As people all around the world increasingly tote mobile devices, their smartphones, netbooks and other gadgets also become increasingly potentially potent as data collection devices, and collecting health data is a good application of this concept. I've written before about how the open source community could have a big impact on the new wave of "doctor apps" for mobile devices. When Apple showed off its early version of the iPhone 3.0 operating system recently, it also showed applications designed to monitor the blood pressure and glucose levels of iPhone owners, and send the data off to remote doctors. Many more of these applications are on the way.
Dr. Selanikio, with his EpiSurveyor application, appears to be right on top of these trends, and he created a useful open source application that can improve public health efforts on behalf of others. Consider this from the announcement of his award:
"With the proliferation of mobile phones and personal digital assistants (PDAs), Selanikio recognized the potential of handheld computers in dramatically improving the data collection process. “I set out to develop software that was extremely simple to use; taking the skills, expertise and capacity that previously came with hiring a consultant and instead, put the necessary tools into the hands of the actual public health officer, nurse or physician,” states Selanikio. “I was determined to make the software both free and open source, so as not to raise barriers to data collection.”

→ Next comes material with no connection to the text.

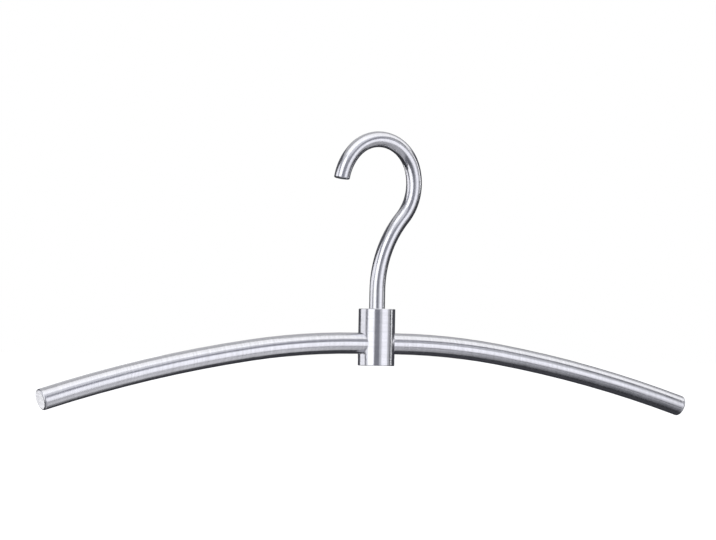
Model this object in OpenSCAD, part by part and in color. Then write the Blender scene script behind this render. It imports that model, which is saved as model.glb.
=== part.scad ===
// Coat hanger in satin stainless steel, millimetres.
// A bent tube runs through a turned hub, and a bent rod hook swivels in the hub's top.
// The origin is the hook's seat: the underside of the crown, straight above the hub's axis.
// +Z is up, and the tube and the hook both lie in the XZ plane.

/* [Shoulder bar] */
// Outside diameter of the tube
tube_d = 12.7; // [10:0.1:15]
// Wall of the tube
tube_wall = 1.2; // [0.8:0.1:2.5]
// Straight stretch at the middle, which passes through the hub
mid_straight = 27; // [24:0.5:60]
// Centre-line radius of the inner bends, next to the hub
inner_bend_r = 480; // [200:5:1500]
// Turn of each inner bend, degrees
inner_bend_turn = 8.5; // [4:0.5:15]
// Centre-line radius of the outer bends
outer_bend_r = 900; // [300:5:3000]
// Turn of each outer bend, degrees
outer_bend_turn = 8.6; // [4:0.1:15]

/* [End plugs] */
// Length of the collar that shows outside the tube
collar_len = 2; // [1.5:0.1:5]
// Rounding of the collar's outer edge
collar_edge_r = 1.1; // [0.3:0.1:1.3]
// Length of the spigot inside the tube
spigot_len = 7; // [4:0.5:8]
// Chamfer at the spigot's inner end
spigot_chamfer = 0.6; // [0.2:0.1:1.5]

/* [Hub] */
// Outside diameter of the turned hub
hub_d = 22; // [20:0.5:30]
// Chamfer on the hub's two outer edges
hub_chamfer = 0.3; // [0.1:0.1:1]
// Thickness of the wall that carries the swivel, at the top
top_wall = 6.5; // [4:0.5:12]
// Bore up the hub's axis, the tapping size of the clamp screw
chamber_d = 11; // [10.4:0.1:12]
// Free height between the shoulder bar and the retaining screw's head
head_room = 3.7; // [1:0.1:8]
// Depth from the hub's lower face to the clamp screw
clamp_recess = 0.3; // [0:0.1:1]

/* [Hook] */
// Diameter of the hook's round rod
rod_d = 9.5; // [9.4:0.1:12]
// Straight height of the rod between the hub and its first bend
neck_len = 11; // [4:0.5:40]
// Angle that the rod leans over, away from the hook's mouth, degrees
lean = 40.5; // [30:0.5:45]
// Centre-line radius of the loop's two sides
side_r = 31.8; // [28:0.1:40]
// Turn of the side above the lean, degrees
side_turn = 58.5; // [50:0.5:70]
// Centre-line radius of the crown, which sits on the rail
crown_r = 23.5; // [20:0.5:26]
// Turn of the crown, degrees
crown_turn = 117; // [90:1:125]
// Turn of the side that ends at the tip, degrees
tip_turn = 36; // [10:1:60]
// Chamfer on the rod's edge at the tip
tip_chamfer = 0.4; // [0.1:0.1:1.5]

/* [Swivel] */
// Diameter of the turned stem below the hook's shoulder
stem_d = 6.9; // [6.2:0.1:7]
// Wall of the bush's sleeve
bush_wall = 1; // [0.6:0.1:1.2]
// Thickness of the bush's flange, under the top wall
bush_flange_t = 0.8; // [0.5:0.1:2]
// Thickness of the retaining washer
washer_t = 1.2; // [0.8:0.1:2]
// Thread diameter of the retaining screw
screw_d = 4; // [3:0.5:4]
// Length of the retaining screw under its head
screw_len = 8; // [6:0.5:12]
// Depth of the tapped hole past the retaining screw's end
hole_spare = 1.5; // [0.5:0.5:3]
// Diameter of the retaining screw's head
head_d = 7.6; // [6:0.1:9]
// Height of the retaining screw's head
head_h = 2.2; // [1.8:0.1:3]
// Rounding of the retaining screw's head
head_edge_r = 0.9; // [0.3:0.1:1.2]
// Width across flats of the retaining screw's socket
head_socket_af = 2.5; // [2:0.1:3]
// Depth of the retaining screw's socket
head_socket_depth = 1.3; // [0.8:0.1:1.5]

/* [Clamp] */
// Thread diameter of the clamp screw, under the bar
clamp_d = 12; // [12:0.5:14]
// Length of the clamp screw
clamp_len = 4.9; // [4:0.1:10]
// Width across flats of the clamp screw's socket
clamp_socket_af = 6; // [4:0.5:7]
// Depth of the clamp screw's socket
clamp_socket_depth = 3; // [2:0.5:3.5]
// Thickness of the pad below the bar's lowest line
pad_foot = 1.8; // [1:0.1:4]
// Height that the pad's saddle rises up the bar's sides
saddle_rise = 1.8; // [0.5:0.1:3]

/* [Clearances] */
// Radial gap of the stem in its bush
swivel_gap = 0.05; // [0.02:0.01:0.1]
// Height that the hub can rise before it meets the hook's shoulder
end_play = 0.2; // [0.1:0.05:0.5]
// Radial gap of the bush in the hub, and of the bar in its cross bore
bore_gap = 0.05; // [0.02:0.01:0.1]
// Radial gap of a screw in its thread, and of a plug's spigot at its tightest place in the tube
thread_gap = 0.05; // [0.02:0.01:0.1]
// Radial gap round the washer, the flange and the pad in the chamber
chamber_gap = 0.2; // [0.1:0.05:0.3]

/* [Hidden] */

// Facets of a small circle, and of a bend's sweep over a full turn
round_fn = 72;
sweep_fn = 720;
// Overrun of a cut past the face that it opens, and of a bent cut in degrees
cut = 1;
cut_turn = 0.1;
flats_to_corners = 1 / cos(30);
// Fine step of a place in the XZ plane
fine_step = 0.001;

steel = "#c9c9cf";
inner_steel = "#a9abb0";
acetal = "#e6e3da";
brass = "#c8a24a";

// Joints of the loop's bends, as angles about the bends' centres from +X towards +Z
side_start = -lean;
crown_start = side_start + side_turn;
crown_end = crown_start + crown_turn;
tip_angle = crown_end + tip_turn;

// The lean's radius that brings the crown over the hub's axis, to the nearest fine step
loop_reach = side_r * cos(lean) - (side_r - crown_r) * cos(crown_start);
lean_bend_r = round(loop_reach / (1 - cos(lean)) / fine_step) * fine_step;

// Centres of the bends, from the neck up and round the loop to the tip
crown_z = rod_d / 2 - crown_r;
loop_rise = (lean_bend_r + side_r) * sin(lean) + (side_r - crown_r) * sin(crown_start);
neck_top = crown_z - loop_rise;
lean_c = [lean_bend_r, neck_top];
side_c = lean_c + (lean_bend_r + side_r) * toward(180 - lean);
crown_c = side_c + (side_r - crown_r) * toward(crown_start);
tip_c = crown_c - (side_r - crown_r) * toward(crown_end);

// Heights down the hub, from its top face to its lower face
hub_top = neck_top - neck_len;
shoulder_z = hub_top + end_play;
ceiling = hub_top - top_wall;
flange_foot = ceiling - bush_flange_t;
washer_foot = flange_foot - washer_t;
head_foot = washer_foot - head_h;
cross_bore_d = tube_d + 2 * bore_gap;
bar_z = head_foot - head_room - cross_bore_d / 2;
pad_z = bar_z - tube_d / 2 - pad_foot;
clamp_z = pad_z - clamp_len;
hub_foot = clamp_z - clamp_recess;

// The bar's bends, measured from the middle of the bar
inner_c = [mid_straight / 2, -inner_bend_r];
outer_start = 90 - inner_bend_turn;
outer_c = inner_c + (inner_bend_r - outer_bend_r) * toward(outer_start);
outer_end = outer_start - outer_bend_turn;
arm_end = outer_c + outer_bend_r * toward(outer_end);

bush_bore_d = stem_d + 2 * swivel_gap;
bush_d = bush_bore_d + 2 * bush_wall;
tube_bore_d = tube_d - 2 * tube_wall;
bore_sag = spigot_len * spigot_len / (2 * outer_bend_r);
spigot_d = tube_bore_d - 2 * (thread_gap + bore_sag);
chamber_fit_d = chamber_d - 2 * chamber_gap;
screw_hole_d = screw_d + 2 * thread_gap;

// Unit vector in the XZ plane at an angle from +X towards +Z
function toward(angle) = [cos(angle), sin(angle)];

// Moves to a point of the XZ plane in three steps, each finer than the last, so that bends meet without a gap
module at_xz(point) {
    whole = [round(point[0]), round(point[1])];
    fine = [for (v = point - whole) round(v / fine_step) * fine_step];
    rest = point - whole - fine;
    translate([whole[0], 0, whole[1]])
        translate([fine[0], 0, fine[1]])
            translate([rest[0], 0, rest[1]])
                children();
}

// Upright cylinder from one height to another
module post(d, from_z, to_z) {
    translate([0, 0, from_z]) cylinder(d = d, h = to_z - from_z, $fn = round_fn);
}

// Round bar bent in the XZ plane about the origin, from one angle for a turn
module bend(d, bend_r, from_angle, turn) {
    rotate([90, 0, 0])
        rotate_extrude(angle = turn, start = from_angle, $fn = sweep_fn)
            translate([bend_r, 0]) circle(d = d, $fn = round_fn);
}

// Upright round stub whose top edge is rounded
module rounded_stub(d, len, edge_r) {
    rotate_extrude($fn = round_fn) {
        square([d / 2, len - edge_r]);
        square([d / 2 - edge_r, len]);
        translate([d / 2 - edge_r, len - edge_r]) circle(r = edge_r, $fn = round_fn);
    }
}

// Hexagonal socket, open at the bottom, from the origin up
module socket(af, depth) {
    translate([0, 0, -cut]) cylinder(d = af * flats_to_corners, h = depth + cut, $fn = 6);
}

// The bar's middle straight at one diameter, from the origin
module mid_bar(d, len) {
    translate([-len / 2, 0, 0]) rotate([0, 90, 0]) cylinder(d = d, h = len, $fn = round_fn);
}

// Turns +Z to the direction of the right arm's end
module at_arm_end() {
    at_xz(arm_end) rotate([0, 180 - outer_end, 0]) children();
}

// The right arm at one diameter, from the middle straight to its end, and past it by an overrun in degrees
module arm(d, overrun) {
    at_xz(inner_c) bend(d, inner_bend_r, outer_start, inner_bend_turn);
    at_xz(outer_c) bend(d, outer_bend_r, outer_end - overrun, outer_bend_turn + overrun);
}

// The whole bent bar at one diameter
module bent_bar(d, overrun) {
    mid_bar(d, mid_straight);
    arm(d, overrun);
    mirror([1, 0, 0]) arm(d, overrun);
}

module shoulder_bar() {
    color(steel)
        translate([0, 0, bar_z])
            difference() {
                bent_bar(tube_d, 0);
                bent_bar(tube_bore_d, cut_turn);
            }
}

// Collar outside the tube, on a spigot that runs from inside the collar into the tube
module end_plug() {
    spigot_r = spigot_d / 2;
    color(steel)
        translate([0, 0, bar_z])
            at_arm_end() {
                rounded_stub(tube_d, collar_len, collar_edge_r);
                rotate_extrude($fn = round_fn)
                    polygon([[0, collar_len / 2], [spigot_r, collar_len / 2],
                             [spigot_r, spigot_chamfer - spigot_len],
                             [spigot_r - spigot_chamfer, -spigot_len], [0, -spigot_len]]);
            }
}

module right_end_plug() { end_plug(); }

module left_end_plug() { mirror([1, 0, 0]) end_plug(); }

module hub() {
    hub_r = hub_d / 2;
    color(steel)
        difference() {
            rotate_extrude($fn = round_fn)
                polygon([[0, hub_foot], [hub_r - hub_chamfer, hub_foot], [hub_r, hub_foot + hub_chamfer],
                         [hub_r, hub_top - hub_chamfer], [hub_r - hub_chamfer, hub_top], [0, hub_top]]);
            post(bush_d + 2 * bore_gap, ceiling - cut, hub_top + cut);
            post(chamber_d, pad_z - cut, ceiling);
            post(clamp_d + 2 * thread_gap, hub_foot - cut, pad_z);
            translate([0, 0, bar_z]) mid_bar(cross_bore_d, hub_d + 2 * cut);
        }
}

// Ring that chamfers the rod's end, with the end's centre at the origin and the rod below
module tip_cutter() {
    edge = rod_d / 2;
    rotate_extrude($fn = round_fn)
        polygon([[edge - tip_chamfer - cut, cut], [edge + cut, cut], [edge + cut, -tip_chamfer - cut]]);
}

// The rod above the hub, with its turned stem through the bush
module hook() {
    color(steel)
        difference() {
            union() {
                post(stem_d, flange_foot, shoulder_z + neck_len / 2);
                at_xz([0, neck_top])
                    mirror([0, 0, 1]) cylinder(d = rod_d, h = neck_top - shoulder_z, $fn = round_fn);
                at_xz(lean_c) bend(rod_d, lean_bend_r, 180 - lean, lean);
                at_xz(side_c) bend(rod_d, side_r, side_start, side_turn);
                at_xz(crown_c) bend(rod_d, crown_r, crown_start, crown_turn);
                at_xz(tip_c) bend(rod_d, side_r, crown_end, tip_turn);
            }
            at_xz(tip_c + side_r * toward(tip_angle)) rotate([0, -tip_angle, 0]) tip_cutter();
            post(screw_hole_d, flange_foot - cut, washer_foot + screw_len + hole_spare);
        }
}

// Flanged sleeve, pushed up into the top wall from below
module swivel_bush() {
    color(acetal)
        difference() {
            union() {
                post(bush_d, flange_foot, hub_top);
                post(chamber_fit_d, flange_foot, ceiling);
            }
            post(bush_bore_d, flange_foot - cut, hub_top + cut);
        }
}

// Washer held against the stem's end, which carries the hub by the bush's flange
module retaining_washer() {
    color(inner_steel)
        difference() {
            post(chamber_fit_d, washer_foot, flange_foot);
            post(screw_hole_d, washer_foot - cut, flange_foot + cut);
        }
}

// Round-headed screw in the stem's tapped hole
module retaining_screw() {
    color(inner_steel)
        difference() {
            union() {
                post(screw_d, head_foot + head_socket_depth, washer_foot + screw_len);
                translate([0, 0, washer_foot])
                    mirror([0, 0, 1]) rounded_stub(head_d, head_h, head_edge_r);
            }
            translate([0, 0, head_foot]) socket(head_socket_af, head_socket_depth);
        }
}

// Pad between the clamp screw and the thin-walled tube, with a saddle cut to the tube
module clamp_pad() {
    color(brass)
        difference() {
            post(chamber_fit_d, pad_z, pad_z + pad_foot + saddle_rise);
            translate([0, 0, bar_z]) mid_bar(tube_d, mid_straight);
        }
}

// Headless screw from below, which lifts the pad against the bar
module clamp_screw() {
    color(inner_steel)
        difference() {
            post(clamp_d, clamp_z, pad_z);
            translate([0, 0, clamp_z]) socket(clamp_socket_af, clamp_socket_depth);
        }
}

hook();
retaining_washer();
retaining_screw();
swivel_bush();
hub();
shoulder_bar();
left_end_plug();
right_end_plug();
clamp_pad();
clamp_screw();
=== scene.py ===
"""Looks of a coat hanger in satin stainless steel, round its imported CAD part.

Metres, +Z up, +Y away from the viewer.
"""
import math
import bpy
from mathutils import Matrix, Vector


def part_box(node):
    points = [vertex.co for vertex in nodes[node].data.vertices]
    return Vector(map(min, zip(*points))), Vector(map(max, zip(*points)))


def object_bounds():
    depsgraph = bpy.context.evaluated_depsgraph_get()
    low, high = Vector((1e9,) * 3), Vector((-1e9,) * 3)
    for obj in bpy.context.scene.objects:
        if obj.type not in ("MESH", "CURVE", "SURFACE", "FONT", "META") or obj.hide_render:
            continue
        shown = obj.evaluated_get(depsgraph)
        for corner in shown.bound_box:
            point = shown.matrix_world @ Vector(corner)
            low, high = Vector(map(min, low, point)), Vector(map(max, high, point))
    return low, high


# The photograph's frame and the camera that its outlines give, about the middle of the bar
IMAGE_W, IMAGE_H = 716, 540
MIDDLE_PX = (376.4, 343.51)
FOCAL_PX = 3583.7
DISTANCE = 2.15
AZIMUTH = math.radians(28.308)
ELEVATION = math.radians(-1.209)
ROLL = math.radians(1.04)
SENSOR_W = 36.0

# The hook's loop, which its grain follows: the crown's centre and radius, and the loop's foot
CROWN_Z = -0.01875
CROWN_R = 0.0235
LOOP_FOOT_Z = -0.042

# How fast the grain changes round a piece, as a share of how fast it changes along its route
ROUND_WIRE = 0.04
ROUND_HUB = 0.03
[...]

The announcement also points out that in developing parts of the world where laptops and computers are less prevalent, mobile devices such as cell phones are still in wide use. EpiSurveyor is being especially widely used in Africa, but is also in use in Indonesia and many other parts of the world. Interested parties can download it here, and also download a manual for it. There are also videos showing field tests of EpiSurveyor.
Congratulations to Dr. Selanikio on a well-deserved award.